Dataset excerpt:

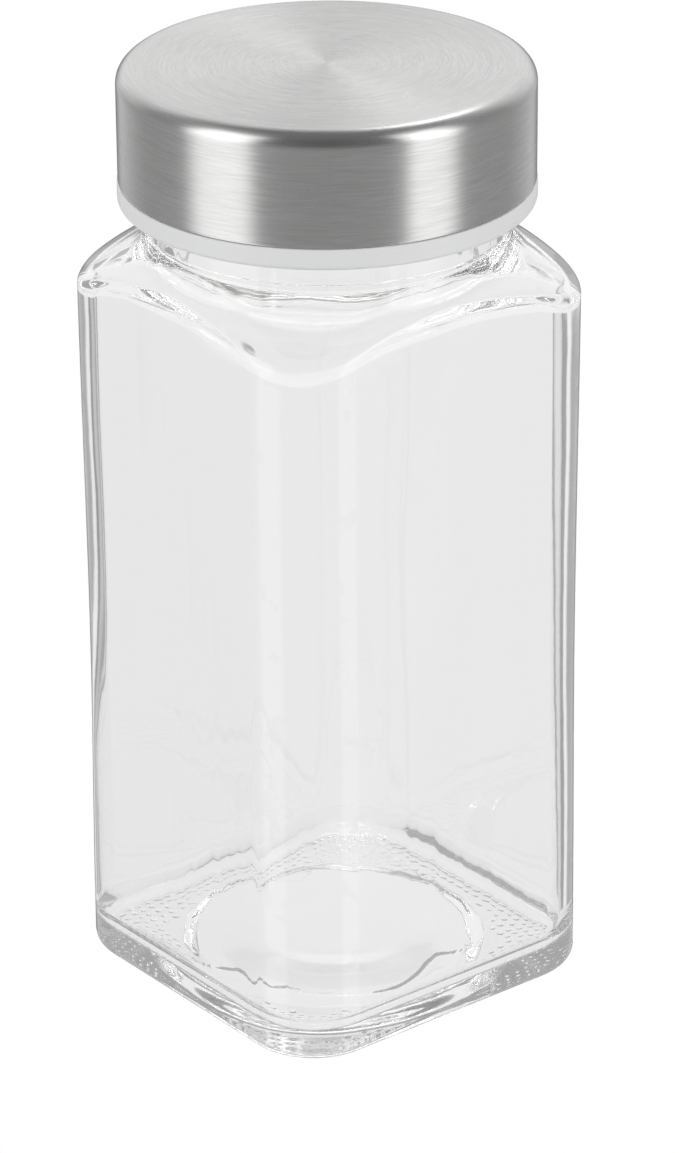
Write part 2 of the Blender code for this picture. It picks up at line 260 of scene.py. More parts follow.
def neck_thread(reach, heights):
    """Pushes the neck's wall out along the thread."""
    rise = np.zeros(len(ANGLES))
    for lap in range(-1, 2):
        turn = ANGLES / (2 * math.pi) + lap
        ends = np.minimum(turn, NECK_THREAD_TURNS - turn) / TAPER
        off = np.abs(heights - THREAD_BASE - THREAD_LEAD * turn)
        bump = smooth((0.0011 - off) / 0.0008)
        rise = np.maximum(rise, np.where(ends > 0, np.sin(np.clip(ends, 0, 1) * QUARTER), 0) * bump)
    return reach + THREAD_DEPTH * rise, heights


def dot_places():
    """Middles of the small dots under the base, in staggered rows along its edges."""
    places = []
    for row in range(5):
        half = DOT_EDGE - row * DOT_PITCH * 0.87
        corner = max(CORNER_RADIUS - (HALF_WIDTH - half), 0.0015)
        straight = 2 * (half - corner)
        arc = QUARTER * corner
        count = round((straight + arc) / DOT_PITCH)
        for quarter in range(4):
            turn = Matrix.Rotation(quarter * QUARTER, 2)
            for step in range(count):
                along = (step + 0.5 * (row % 2)) / count * (straight + arc)
                if along < straight:
                    place = Vector((half, along - straight / 2))
                else:
                    bend = (along - straight) / corner
                    across = half - corner + corner * math.cos(bend)
                    place = Vector((across, straight / 2 + corner * math.sin(bend)))
                if place.length > PUNT_RADIUS + 0.0006:
                    places.append(turn @ place)
    return np.array(places)


def dotted(points, places):
    """Raises the flat ring under the base between its dots."""
    rise = np.ones(len(points))
    for x, y in places:
        near = np.hypot(points[:, 0] - x, points[:, 1] - y) / DOT_RADIUS
        rise = np.minimum(rise, 1 - np.where(near < 1, 0.5 + 0.5 * np.cos(math.pi * np.minimum(near, 1)), 0))
    points[:, 2] = DOT_HEIGHT * rise
    return points


# Where the fold in the inside floor runs: turn in degrees, distance from the axis in mm
FOLD = (
    (7, 15), (22, 17), (34, 18.5), (41, 19.5), (47, 19), (53, 18), (57, 16.5), (63, 14.5), (67, 12.5),
    (73, 10.5), (81, 11.5), (87, 13), (90, 14.5), (94, 15.7), (109, 15), (123, 15), (136, 15.5),
    (147, 16.5), (157, 17.8), (166, 18.6), (176, 17), (189, 15), (199, 16.3), (205, 16.8), (212, 16),
    (219, 16.6), (228, 16.8), (239, 17.3), (251, 16.8), (261, 16), (279, 14.2), (287, 14), (294, 15.5),
    (302, 16.6), (313, 15.2), (333, 14.4), (350, 14.3),
)


def folded(points):
    """Presses the fold into the inside floor and lifts what lies within it a little."""
    turn = np.degrees(np.arctan2(points[:, 1], points[:, 0])) % 360
    line = np.interp(turn, [t for t, r in FOLD], [r * MM for t, r in FOLD], period=360)
    rough = 0.5 + 0.5 * np.cos(np.radians(turn - 75)) ** 5
    line = line + rough * MM * (0.12 * np.sin(turn * 1.9) + 0.07 * np.sin(turn * 4.3 + 1.0))
    off = np.hypot(points[:, 0], points[:, 1]) - line
    points[:, 2] += 0.00010 * (1 - smooth(off / 0.0009 + 0.5)) - 0.00014 * np.exp(-((off / 0.00022) ** 2))
    return points


def inside_corners(height):
    """Corner radius of the hollow in each direction: low down, the glass is drawn tighter at two corners."""
    left = 0.0016 * float(smooth((0.046 - height) / 0.024))
    right = 0.0006 * float(smooth((0.080 - height) / 0.040))
    return INSIDE_CORNER_RADIUS - np.repeat((0.0, left, 0.0, right), len(ANGLES) // 4)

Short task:
Your task is to quote the listing above word for word.

The completed task:
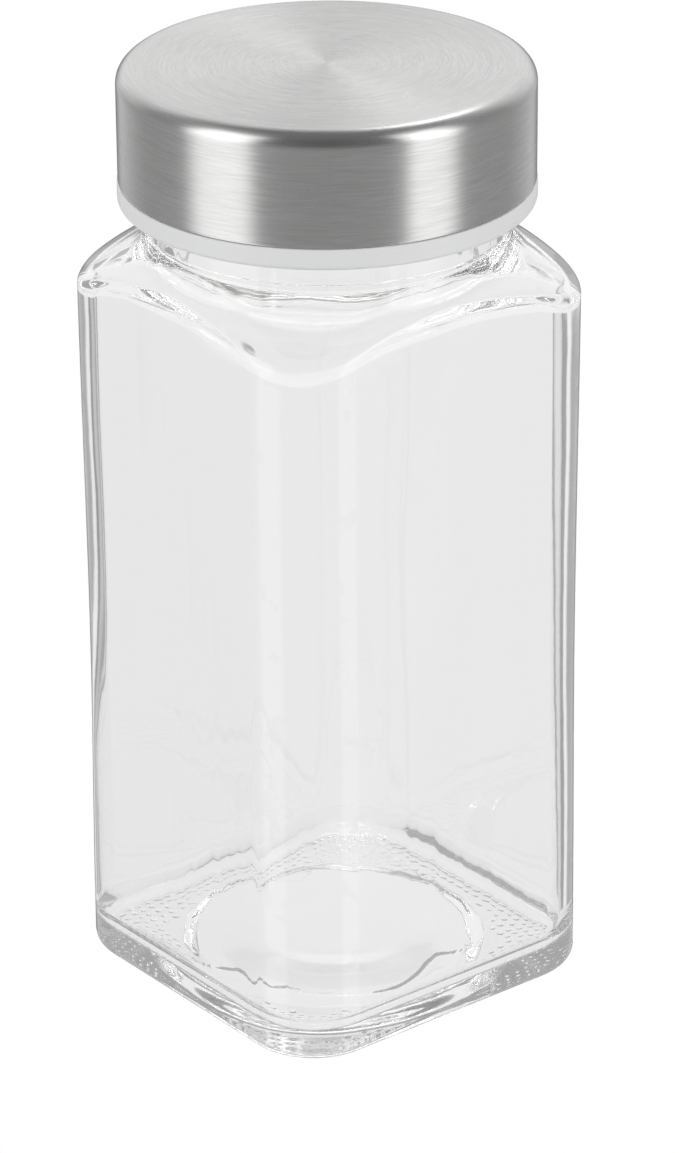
Write part 2 of the Blender code for this picture. It picks up at line 260 of scene.py. More parts follow.
def neck_thread(reach, heights):
    """Pushes the neck's wall out along the thread."""
    rise = np.zeros(len(ANGLES))
    for lap in range(-1, 2):
        turn = ANGLES / (2 * math.pi) + lap
        ends = np.minimum(turn, NECK_THREAD_TURNS - turn) / TAPER
        off = np.abs(heights - THREAD_BASE - THREAD_LEAD * turn)
        bump = smooth((0.0011 - off) / 0.0008)
        rise = np.maximum(rise, np.where(ends > 0, np.sin(np.clip(ends, 0, 1) * QUARTER), 0) * bump)
    return reach + THREAD_DEPTH * rise, heights


def dot_places():
    """Middles of the small dots under the base, in staggered rows along its edges."""
    places = []
    for row in range(5):
        half = DOT_EDGE - row * DOT_PITCH * 0.87
        corner = max(CORNER_RADIUS - (HALF_WIDTH - half), 0.0015)
        straight = 2 * (half - corner)
        arc = QUARTER * corner
        count = round((straight + arc) / DOT_PITCH)
        for quarter in range(4):
            turn = Matrix.Rotation(quarter * QUARTER, 2)
            for step in range(count):
                along = (step + 0.5 * (row % 2)) / count * (straight + arc)
                if along < straight:
                    place = Vector((half, along - straight / 2))
                else:
                    bend = (along - straight) / corner
                    across = half - corner + corner * math.cos(bend)
                    place = Vector((across, straight / 2 + corner * math.sin(bend)))
                if place.length > PUNT_RADIUS + 0.0006:
                    places.append(turn @ place)
    return np.array(places)


def dotted(points, places):
    """Raises the flat ring under the base between its dots."""
    rise = np.ones(len(points))
    for x, y in places:
        near = np.hypot(points[:, 0] - x, points[:, 1] - y) / DOT_RADIUS
        rise = np.minimum(rise, 1 - np.where(near < 1, 0.5 + 0.5 * np.cos(math.pi * np.minimum(near, 1)), 0))
    points[:, 2] = DOT_HEIGHT * rise
    return points


# Where the fold in the inside floor runs: turn in degrees, distance from the axis in mm
FOLD = (
    (7, 15), (22, 17), (34, 18.5), (41, 19.5), (47, 19), (53, 18), (57, 16.5), (63, 14.5), (67, 12.5),
    (73, 10.5), (81, 11.5), (87, 13), (90, 14.5), (94, 15.7), (109, 15), (123, 15), (136, 15.5),
    (147, 16.5), (157, 17.8), (166, 18.6), (176, 17), (189, 15), (199, 16.3), (205, 16.8), (212, 16),
    (219, 16.6), (228, 16.8), (239, 17.3), (251, 16.8), (261, 16), (279, 14.2), (287, 14), (294, 15.5),
    (302, 16.6), (313, 15.2), (333, 14.4), (350, 14.3),
)


def folded(points):
    """Presses the fold into the inside floor and lifts what lies within it a little."""
    turn = np.degrees(np.arctan2(points[:, 1], points[:, 0])) % 360
    line = np.interp(turn, [t for t, r in FOLD], [r * MM for t, r in FOLD], period=360)
    rough = 0.5 + 0.5 * np.cos(np.radians(turn - 75)) ** 5
    line = line + rough * MM * (0.12 * np.sin(turn * 1.9) + 0.07 * np.sin(turn * 4.3 + 1.0))
    off = np.hypot(points[:, 0], points[:, 1]) - line
    points[:, 2] += 0.00010 * (1 - smooth(off / 0.0009 + 0.5)) - 0.00014 * np.exp(-((off / 0.00022) ** 2))
    return points


def inside_corners(height):
    """Corner radius of the hollow in each direction: low down, the glass is drawn tighter at two corners."""
    left = 0.0016 * float(smooth((0.046 - height) / 0.024))
    right = 0.0006 * float(smooth((0.080 - height) / 0.040))
    return INSIDE_CORNER_RADIUS - np.repeat((0.0, left, 0.0, right), len(ANGLES) // 4)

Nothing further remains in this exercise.